▶ **WRITTEN TASK**
Among the records that follow, find the line with "Write part 4" and the line with "band with its". Set down those lines and all lines between them exactly, without adding anything.

▶ **INPUT RECORDS**
......

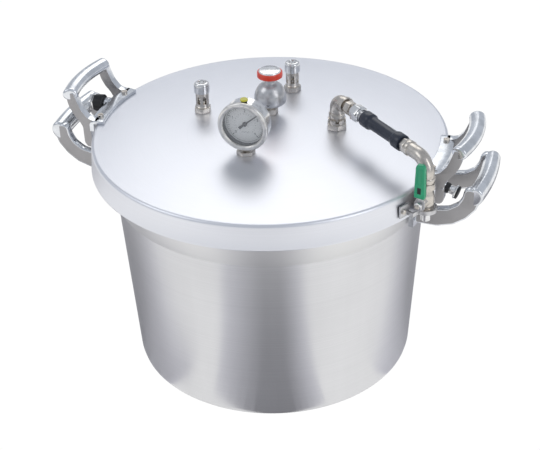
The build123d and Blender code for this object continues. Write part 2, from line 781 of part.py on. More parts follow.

......

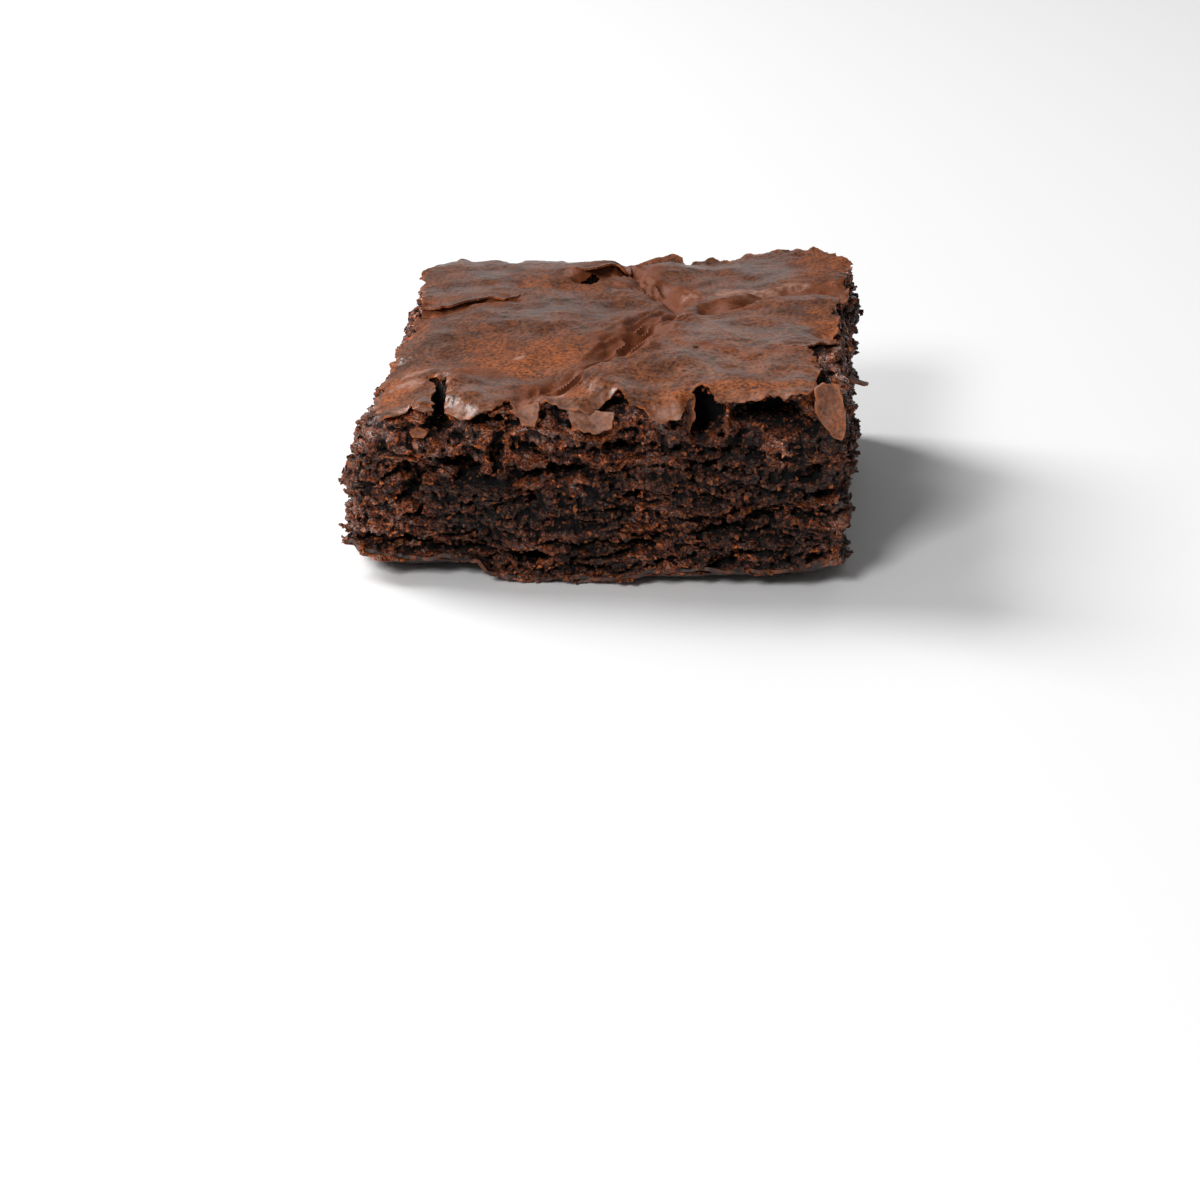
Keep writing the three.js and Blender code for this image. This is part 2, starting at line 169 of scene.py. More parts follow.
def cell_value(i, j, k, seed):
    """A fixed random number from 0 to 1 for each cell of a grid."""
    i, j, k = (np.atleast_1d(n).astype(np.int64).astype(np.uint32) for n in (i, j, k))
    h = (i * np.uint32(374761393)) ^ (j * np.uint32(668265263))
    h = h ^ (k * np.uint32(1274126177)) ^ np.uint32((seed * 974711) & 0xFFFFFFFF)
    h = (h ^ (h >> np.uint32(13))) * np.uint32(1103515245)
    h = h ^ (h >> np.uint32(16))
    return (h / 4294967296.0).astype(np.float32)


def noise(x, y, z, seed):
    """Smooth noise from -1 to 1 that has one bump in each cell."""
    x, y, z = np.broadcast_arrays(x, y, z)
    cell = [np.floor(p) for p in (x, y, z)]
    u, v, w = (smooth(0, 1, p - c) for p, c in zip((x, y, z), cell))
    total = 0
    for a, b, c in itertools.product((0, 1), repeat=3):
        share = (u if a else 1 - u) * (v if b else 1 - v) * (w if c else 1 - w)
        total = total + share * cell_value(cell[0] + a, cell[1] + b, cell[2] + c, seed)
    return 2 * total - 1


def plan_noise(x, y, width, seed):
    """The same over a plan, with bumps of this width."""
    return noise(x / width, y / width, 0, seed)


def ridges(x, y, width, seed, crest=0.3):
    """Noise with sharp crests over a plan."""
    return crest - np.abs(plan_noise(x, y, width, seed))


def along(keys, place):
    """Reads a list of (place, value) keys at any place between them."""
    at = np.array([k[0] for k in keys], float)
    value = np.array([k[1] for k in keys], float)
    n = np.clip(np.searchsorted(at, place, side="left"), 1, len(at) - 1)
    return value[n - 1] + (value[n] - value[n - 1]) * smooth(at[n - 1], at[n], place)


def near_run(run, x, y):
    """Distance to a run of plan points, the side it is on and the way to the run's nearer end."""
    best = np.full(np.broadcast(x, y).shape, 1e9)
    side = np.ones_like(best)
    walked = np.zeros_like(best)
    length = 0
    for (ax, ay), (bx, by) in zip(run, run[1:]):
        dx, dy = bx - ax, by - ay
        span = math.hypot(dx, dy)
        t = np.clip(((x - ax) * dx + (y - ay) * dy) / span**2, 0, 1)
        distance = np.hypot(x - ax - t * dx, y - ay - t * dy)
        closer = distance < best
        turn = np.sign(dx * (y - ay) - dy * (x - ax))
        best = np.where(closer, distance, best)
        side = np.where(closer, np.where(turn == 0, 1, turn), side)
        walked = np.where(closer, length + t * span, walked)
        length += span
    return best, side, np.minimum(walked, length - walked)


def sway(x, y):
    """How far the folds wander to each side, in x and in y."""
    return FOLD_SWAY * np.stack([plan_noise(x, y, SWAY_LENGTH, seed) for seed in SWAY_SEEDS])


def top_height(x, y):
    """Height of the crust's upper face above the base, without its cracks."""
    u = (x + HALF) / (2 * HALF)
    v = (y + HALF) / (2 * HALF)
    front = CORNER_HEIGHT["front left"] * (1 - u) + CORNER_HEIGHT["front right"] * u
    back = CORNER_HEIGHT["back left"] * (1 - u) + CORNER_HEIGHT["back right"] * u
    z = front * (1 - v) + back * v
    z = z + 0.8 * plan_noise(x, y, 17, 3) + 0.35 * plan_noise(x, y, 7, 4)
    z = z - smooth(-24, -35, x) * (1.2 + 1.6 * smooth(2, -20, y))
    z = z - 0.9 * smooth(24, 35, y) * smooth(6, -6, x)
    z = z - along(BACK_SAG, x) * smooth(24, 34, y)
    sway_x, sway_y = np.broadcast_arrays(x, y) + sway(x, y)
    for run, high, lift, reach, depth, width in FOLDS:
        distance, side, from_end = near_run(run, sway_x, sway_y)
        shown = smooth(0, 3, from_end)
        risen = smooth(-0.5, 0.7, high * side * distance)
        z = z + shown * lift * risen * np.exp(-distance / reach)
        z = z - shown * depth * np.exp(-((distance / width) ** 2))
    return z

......

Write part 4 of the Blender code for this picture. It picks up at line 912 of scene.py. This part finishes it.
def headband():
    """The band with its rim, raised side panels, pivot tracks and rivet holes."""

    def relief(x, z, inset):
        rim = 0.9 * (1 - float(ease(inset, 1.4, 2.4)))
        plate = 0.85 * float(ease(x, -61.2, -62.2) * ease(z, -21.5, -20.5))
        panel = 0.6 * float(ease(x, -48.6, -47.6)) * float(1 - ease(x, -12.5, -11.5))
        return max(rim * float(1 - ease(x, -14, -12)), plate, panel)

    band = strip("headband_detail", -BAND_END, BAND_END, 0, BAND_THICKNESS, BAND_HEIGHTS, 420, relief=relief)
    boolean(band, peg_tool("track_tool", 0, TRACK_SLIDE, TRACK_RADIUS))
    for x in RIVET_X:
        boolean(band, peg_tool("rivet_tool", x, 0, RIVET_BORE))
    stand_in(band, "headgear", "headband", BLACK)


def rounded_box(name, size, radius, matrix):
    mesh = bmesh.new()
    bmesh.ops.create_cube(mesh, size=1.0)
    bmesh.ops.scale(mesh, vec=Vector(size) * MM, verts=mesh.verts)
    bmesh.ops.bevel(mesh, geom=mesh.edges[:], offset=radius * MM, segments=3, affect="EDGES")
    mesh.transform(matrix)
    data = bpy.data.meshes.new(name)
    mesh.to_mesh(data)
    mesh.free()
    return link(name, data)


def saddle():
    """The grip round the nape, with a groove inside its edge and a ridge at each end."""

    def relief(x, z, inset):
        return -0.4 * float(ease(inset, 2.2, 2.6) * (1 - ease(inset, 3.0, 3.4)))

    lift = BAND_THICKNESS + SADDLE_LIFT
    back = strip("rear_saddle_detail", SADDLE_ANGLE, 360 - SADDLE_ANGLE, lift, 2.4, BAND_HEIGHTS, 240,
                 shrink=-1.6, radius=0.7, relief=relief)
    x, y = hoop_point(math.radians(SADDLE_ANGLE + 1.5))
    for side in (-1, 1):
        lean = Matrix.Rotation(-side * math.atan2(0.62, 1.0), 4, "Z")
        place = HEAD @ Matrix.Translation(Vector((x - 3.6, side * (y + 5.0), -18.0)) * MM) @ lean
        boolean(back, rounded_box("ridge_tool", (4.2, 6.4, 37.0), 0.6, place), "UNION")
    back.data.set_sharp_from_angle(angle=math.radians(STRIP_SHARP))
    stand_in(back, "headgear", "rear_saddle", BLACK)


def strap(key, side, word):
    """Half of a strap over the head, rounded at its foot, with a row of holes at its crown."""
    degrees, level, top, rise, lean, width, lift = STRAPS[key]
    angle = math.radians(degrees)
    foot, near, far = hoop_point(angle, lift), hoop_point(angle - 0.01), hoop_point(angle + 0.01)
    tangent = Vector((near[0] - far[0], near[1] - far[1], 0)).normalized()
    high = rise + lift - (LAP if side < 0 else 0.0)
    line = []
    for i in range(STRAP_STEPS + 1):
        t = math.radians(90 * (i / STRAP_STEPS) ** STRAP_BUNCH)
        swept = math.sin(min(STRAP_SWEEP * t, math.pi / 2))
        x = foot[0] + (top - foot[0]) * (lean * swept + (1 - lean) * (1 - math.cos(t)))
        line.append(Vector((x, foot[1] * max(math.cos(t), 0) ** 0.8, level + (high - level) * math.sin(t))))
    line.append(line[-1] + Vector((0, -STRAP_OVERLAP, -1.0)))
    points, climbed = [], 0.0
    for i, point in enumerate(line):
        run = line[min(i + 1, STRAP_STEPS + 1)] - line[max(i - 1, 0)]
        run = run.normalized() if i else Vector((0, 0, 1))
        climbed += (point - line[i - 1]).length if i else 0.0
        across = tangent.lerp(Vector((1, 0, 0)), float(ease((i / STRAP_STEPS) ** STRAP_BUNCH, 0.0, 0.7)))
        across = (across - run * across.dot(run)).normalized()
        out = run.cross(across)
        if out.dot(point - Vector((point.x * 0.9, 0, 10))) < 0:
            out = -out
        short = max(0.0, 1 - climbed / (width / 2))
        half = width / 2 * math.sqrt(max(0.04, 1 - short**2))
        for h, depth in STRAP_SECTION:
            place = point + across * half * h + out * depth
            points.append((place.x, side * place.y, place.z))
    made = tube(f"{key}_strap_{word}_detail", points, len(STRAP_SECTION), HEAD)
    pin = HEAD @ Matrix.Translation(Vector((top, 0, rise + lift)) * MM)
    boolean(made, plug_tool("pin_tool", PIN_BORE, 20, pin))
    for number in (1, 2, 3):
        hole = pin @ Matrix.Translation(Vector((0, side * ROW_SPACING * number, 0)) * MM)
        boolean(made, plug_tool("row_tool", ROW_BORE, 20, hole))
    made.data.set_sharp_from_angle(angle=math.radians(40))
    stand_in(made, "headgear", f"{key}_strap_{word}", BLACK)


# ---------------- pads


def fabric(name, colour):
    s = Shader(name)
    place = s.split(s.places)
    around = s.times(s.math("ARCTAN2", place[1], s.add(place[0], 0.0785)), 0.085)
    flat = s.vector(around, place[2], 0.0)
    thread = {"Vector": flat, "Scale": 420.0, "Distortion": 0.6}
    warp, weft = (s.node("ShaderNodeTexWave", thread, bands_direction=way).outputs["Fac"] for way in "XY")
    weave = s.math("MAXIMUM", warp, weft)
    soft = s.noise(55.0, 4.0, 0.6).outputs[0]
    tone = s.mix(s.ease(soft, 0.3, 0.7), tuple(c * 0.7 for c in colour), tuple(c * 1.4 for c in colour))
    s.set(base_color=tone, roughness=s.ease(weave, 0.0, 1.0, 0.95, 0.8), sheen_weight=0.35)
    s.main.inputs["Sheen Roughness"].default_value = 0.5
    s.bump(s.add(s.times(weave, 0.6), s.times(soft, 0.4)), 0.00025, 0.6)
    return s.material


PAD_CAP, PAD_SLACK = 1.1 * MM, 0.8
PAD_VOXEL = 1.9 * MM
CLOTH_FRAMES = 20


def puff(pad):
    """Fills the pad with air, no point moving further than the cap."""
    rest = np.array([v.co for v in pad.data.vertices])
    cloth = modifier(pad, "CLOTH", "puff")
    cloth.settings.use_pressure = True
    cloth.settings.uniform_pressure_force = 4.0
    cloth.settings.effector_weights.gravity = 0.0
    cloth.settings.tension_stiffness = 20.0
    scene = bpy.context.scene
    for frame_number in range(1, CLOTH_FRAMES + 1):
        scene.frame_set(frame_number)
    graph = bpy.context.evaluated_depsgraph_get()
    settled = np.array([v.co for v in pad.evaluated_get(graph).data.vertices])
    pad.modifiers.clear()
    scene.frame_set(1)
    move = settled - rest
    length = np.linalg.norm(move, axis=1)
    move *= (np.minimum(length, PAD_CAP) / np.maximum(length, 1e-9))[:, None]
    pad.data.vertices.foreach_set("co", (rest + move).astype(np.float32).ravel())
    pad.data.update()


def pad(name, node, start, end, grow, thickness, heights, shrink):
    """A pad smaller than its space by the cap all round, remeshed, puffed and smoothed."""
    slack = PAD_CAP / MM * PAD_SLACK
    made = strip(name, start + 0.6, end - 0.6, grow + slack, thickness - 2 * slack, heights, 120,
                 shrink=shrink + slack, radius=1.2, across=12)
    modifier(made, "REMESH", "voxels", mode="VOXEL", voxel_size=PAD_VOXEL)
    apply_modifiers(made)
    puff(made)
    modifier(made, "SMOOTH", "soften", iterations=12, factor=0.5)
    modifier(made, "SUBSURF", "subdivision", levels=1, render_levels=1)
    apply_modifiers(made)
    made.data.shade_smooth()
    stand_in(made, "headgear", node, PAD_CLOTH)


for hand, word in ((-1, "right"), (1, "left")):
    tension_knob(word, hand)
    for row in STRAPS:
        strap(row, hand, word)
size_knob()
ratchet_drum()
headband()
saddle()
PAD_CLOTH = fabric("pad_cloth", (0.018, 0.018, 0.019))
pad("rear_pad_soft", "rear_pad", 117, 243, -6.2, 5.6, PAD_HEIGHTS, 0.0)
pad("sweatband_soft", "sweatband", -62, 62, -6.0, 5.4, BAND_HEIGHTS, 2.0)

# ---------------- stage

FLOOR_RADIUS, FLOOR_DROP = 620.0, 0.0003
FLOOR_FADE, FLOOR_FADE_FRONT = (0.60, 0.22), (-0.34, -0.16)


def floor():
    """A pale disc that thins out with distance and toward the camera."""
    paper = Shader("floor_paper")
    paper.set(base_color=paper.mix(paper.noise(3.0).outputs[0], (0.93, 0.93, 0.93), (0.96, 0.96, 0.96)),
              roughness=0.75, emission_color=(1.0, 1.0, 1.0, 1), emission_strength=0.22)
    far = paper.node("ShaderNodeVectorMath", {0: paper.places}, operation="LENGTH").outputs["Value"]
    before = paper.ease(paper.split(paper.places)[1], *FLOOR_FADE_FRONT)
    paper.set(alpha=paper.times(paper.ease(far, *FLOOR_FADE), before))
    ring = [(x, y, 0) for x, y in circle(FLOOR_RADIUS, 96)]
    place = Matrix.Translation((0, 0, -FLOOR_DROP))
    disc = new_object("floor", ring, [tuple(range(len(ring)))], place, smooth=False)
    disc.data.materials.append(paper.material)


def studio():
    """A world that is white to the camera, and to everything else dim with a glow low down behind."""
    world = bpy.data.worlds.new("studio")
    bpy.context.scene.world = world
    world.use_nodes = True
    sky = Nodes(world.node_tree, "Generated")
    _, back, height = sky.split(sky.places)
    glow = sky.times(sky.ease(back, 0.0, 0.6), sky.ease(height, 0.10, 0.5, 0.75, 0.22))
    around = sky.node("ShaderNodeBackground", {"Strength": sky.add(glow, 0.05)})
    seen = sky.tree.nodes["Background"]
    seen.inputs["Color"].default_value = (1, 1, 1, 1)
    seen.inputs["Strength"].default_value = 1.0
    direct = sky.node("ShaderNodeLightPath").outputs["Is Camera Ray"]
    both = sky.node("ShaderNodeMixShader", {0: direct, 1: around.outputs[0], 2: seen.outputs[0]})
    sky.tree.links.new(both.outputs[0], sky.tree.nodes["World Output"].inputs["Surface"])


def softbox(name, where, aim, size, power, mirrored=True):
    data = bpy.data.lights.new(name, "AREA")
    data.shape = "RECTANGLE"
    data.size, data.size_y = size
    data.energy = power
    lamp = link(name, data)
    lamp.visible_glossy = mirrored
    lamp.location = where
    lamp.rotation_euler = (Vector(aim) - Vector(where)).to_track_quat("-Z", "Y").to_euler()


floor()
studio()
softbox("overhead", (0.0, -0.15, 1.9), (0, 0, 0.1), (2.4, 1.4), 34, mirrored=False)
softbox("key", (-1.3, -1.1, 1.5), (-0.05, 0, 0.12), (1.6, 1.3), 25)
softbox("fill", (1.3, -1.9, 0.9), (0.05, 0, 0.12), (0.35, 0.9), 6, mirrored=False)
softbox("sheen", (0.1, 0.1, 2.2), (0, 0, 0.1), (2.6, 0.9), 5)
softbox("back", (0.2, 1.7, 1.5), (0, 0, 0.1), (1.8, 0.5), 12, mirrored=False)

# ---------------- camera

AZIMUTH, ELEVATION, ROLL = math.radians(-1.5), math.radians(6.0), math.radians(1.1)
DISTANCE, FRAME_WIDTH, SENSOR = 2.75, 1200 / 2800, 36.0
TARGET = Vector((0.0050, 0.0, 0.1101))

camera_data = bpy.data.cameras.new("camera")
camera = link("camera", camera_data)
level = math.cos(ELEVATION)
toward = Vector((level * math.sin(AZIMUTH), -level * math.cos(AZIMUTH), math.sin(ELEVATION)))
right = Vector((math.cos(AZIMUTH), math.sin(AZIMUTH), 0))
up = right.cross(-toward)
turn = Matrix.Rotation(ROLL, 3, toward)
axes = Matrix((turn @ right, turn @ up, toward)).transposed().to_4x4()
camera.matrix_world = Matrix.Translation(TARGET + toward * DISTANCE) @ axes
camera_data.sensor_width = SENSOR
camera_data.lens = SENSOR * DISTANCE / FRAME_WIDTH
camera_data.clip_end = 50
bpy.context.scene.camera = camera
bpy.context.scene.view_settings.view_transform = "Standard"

......

▶ **WRITTEN SOLUTION**
Write part 4 of the Blender code for this picture. It picks up at line 912 of scene.py. This part finishes it.
def headband():
    """The band with its rim, raised side panels, pivot tracks and rivet holes."""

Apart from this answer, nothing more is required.